In just a couple of minutes the trees shrank away and we were ready to discover the “real” conditions du jour.  It wasn’t super cold, but there was definitely a strong wind, making careful use of the trekking poles necessary to make forward progress.  The top of Little Haystack was about 100 yards above treeline.  We clambered our way over rimed rock and ice sheets to hunker down behind a couch sized rock.   The wind came consistently from the northwest.  If we were going to proceed along the ridge .6 to Lincoln and another .9 to Lafayette, the bitter breeze would be in our faces the entire time.  As Phil and Walter are looking forward to a December 2011 Aconcagua climb, they’re no slouches.  I didn’t find the wind conditions prohibitive, but my face protection was a far cry from the goggles/fleecy neoprene/no-skin-exposed armor truly required to exist up here for more than a couple of minutes.

We enjoyed the view and made the wise decision to walk back down.

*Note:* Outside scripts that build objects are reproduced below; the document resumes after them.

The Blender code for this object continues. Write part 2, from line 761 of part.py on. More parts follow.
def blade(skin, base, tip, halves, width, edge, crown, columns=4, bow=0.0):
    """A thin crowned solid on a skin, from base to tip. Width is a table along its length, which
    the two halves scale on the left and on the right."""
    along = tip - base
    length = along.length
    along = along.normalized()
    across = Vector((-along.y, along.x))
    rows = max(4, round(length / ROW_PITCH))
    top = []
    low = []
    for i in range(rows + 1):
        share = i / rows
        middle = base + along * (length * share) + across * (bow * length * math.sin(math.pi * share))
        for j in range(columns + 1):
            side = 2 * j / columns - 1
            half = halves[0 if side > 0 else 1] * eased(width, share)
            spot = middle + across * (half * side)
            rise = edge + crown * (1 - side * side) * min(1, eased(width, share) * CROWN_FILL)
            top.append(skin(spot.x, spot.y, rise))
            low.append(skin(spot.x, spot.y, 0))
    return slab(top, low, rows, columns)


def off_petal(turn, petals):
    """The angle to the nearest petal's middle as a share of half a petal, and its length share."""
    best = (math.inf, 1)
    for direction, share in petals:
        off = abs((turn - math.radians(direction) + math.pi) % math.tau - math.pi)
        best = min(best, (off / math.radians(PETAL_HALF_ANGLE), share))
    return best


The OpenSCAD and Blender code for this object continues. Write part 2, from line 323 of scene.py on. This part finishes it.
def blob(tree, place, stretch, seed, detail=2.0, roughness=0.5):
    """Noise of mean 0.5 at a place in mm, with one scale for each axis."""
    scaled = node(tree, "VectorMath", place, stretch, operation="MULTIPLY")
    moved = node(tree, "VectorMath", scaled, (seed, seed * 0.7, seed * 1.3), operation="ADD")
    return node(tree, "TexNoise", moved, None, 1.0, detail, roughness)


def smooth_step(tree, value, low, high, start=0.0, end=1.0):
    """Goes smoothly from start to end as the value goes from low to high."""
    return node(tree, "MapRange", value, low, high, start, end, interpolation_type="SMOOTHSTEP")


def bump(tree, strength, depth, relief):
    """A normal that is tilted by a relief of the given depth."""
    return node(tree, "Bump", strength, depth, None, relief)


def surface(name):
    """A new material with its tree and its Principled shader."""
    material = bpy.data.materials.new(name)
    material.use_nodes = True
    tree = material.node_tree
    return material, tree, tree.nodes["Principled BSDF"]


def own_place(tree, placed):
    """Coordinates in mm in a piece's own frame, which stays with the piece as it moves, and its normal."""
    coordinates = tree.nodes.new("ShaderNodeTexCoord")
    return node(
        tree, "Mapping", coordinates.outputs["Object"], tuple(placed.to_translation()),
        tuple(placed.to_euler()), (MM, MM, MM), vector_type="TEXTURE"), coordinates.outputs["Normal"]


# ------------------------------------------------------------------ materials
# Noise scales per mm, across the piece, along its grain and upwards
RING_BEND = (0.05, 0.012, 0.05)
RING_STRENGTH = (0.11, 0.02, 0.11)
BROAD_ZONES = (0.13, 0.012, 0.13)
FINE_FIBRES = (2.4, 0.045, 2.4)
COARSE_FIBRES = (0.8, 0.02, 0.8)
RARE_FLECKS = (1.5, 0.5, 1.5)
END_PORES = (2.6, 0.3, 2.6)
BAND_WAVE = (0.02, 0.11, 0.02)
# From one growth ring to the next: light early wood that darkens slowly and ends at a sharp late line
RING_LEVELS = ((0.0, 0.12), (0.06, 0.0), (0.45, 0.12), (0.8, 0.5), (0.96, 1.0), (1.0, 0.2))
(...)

On the descent we stopped at Shining Rock, covered in thick ice.  In summer its probably a slippery slab.  Boot skiing all the way down was fun, and we made it back to Montpelier in time to sample some homebrewed hard cider and strong scotch ale, and to get nerdy about the technical details of our wood pellet furnace and bulk wood pellet feed auger system.  We’ll never know exactly what the wind speed up on Franconia Ridge was, but the Mount Washington Observatory reported that while we were up there that the wind was generally 60-70 mph with gusts up to 78.  That’s actually milder than average conditions for Mt. Washington in the winter.